_REQUEST_
Which lines hold the word "scene"? Show each of them.
##### DATA #####
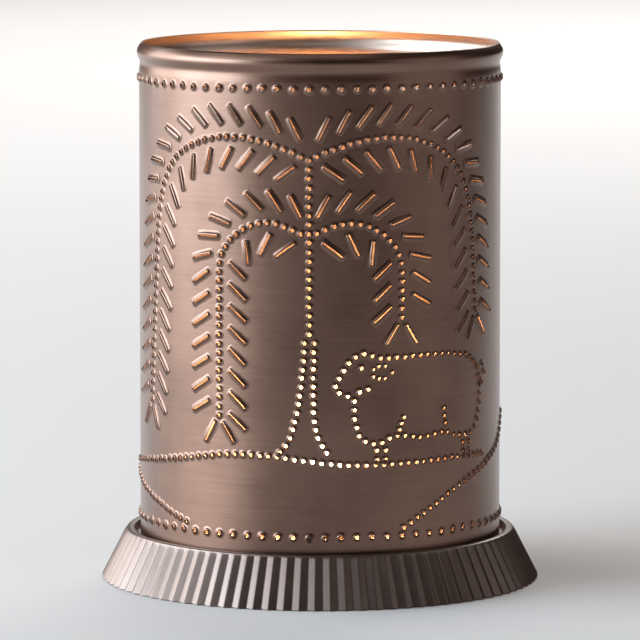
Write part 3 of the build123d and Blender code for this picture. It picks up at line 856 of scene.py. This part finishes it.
def setCamera():
    turn = math.radians(studio["azimuth"])
    camera = bpy.data.objects.new("camera", bpy.data.cameras.new("camera"))
    bpy.context.collection.objects.link(camera)
    camera.location = (studio["distance"] * math.sin(turn), -studio["distance"] * math.cos(turn), studio["height"])
    camera.rotation_euler = (math.radians(90 - studio["tilt"]), 0, turn)
    camera.data.lens, camera.data.sensor_width = studio["lens"], studio["sensor"]
    camera.data.clip_start, camera.data.clip_end = studio["clip"]
    bpy.context.scene.camera = camera


def setLights():
    for name, place, aim, width, height, watts, colour in studio["softboxes"]:
        bpy.ops.object.select_all(action="DESELECT")
        bpy.ops.object.light_add(type="AREA", location=place)
        box = bpy.context.object
        box.name = name
        box.rotation_euler = (Vector(aim) - Vector(place)).to_track_quat("-Z", "Y").to_euler()
        box.data.shape, box.data.size, box.data.size_y = "RECTANGLE", width, height
        box.data.energy, box.data.color = watts, colour
    bpy.ops.object.select_all(action="DESELECT")
    bpy.ops.object.light_add(type="POINT", location=(0, 0, bulbGlow["height"]))
    lamp = bpy.context.object
    lamp.name = "bulbLamp"
    lamp.data.energy, lamp.data.color = bulbGlow["lamp"], bulbGlow["colour"]
    lamp.data.shadow_soft_size = bulbGlow["lampRadius"]


def setWorld():
    world = bpy.data.worlds.new("studioWorld")
    bpy.context.scene.world = world
    world.use_nodes = True
    world.node_tree.nodes.clear()
    flow = Flow(world.node_tree)
    light = flow.node("Background", {}, {"Color": (*studio["worldColour"], 1), "Strength": studio["worldStrength"]})
    flow.node("OutputWorld", {}, {"Surface": light})


def setFloor():
    bpy.ops.object.select_all(action="DESELECT")
    bpy.ops.mesh.primitive_circle_add(vertices=96, radius=studio["floorRadius"], fill_type="NGON",
                                      location=(0, 0, 0))
    floor = bpy.context.object
    floor.name = "studioFloor"
    material, flow = newMaterial("paleFloor")
    place = flow.node("TexCoord", output=3)
    mottle = flow.node("TexNoise", {}, {"Vector": place, "Scale": 3.0})
    surface(flow, Base_Color=mottle.blend(*studio["floorColours"]), Roughness=0.9)
    floor.data.materials.append(material)


setCamera()
setLights()
setWorld()
setFloor()
bpy.context.scene.view_settings.view_transform = "Standard"
print("studio set")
#####
_THE SOLUTION_
Write part 3 of the build123d and Blender code for this picture. It picks up at line 856 of scene.py. This part finishes it.
    bpy.context.scene.camera = camera
    bpy.context.scene.world = world
bpy.context.scene.view_settings.view_transform = "Standard"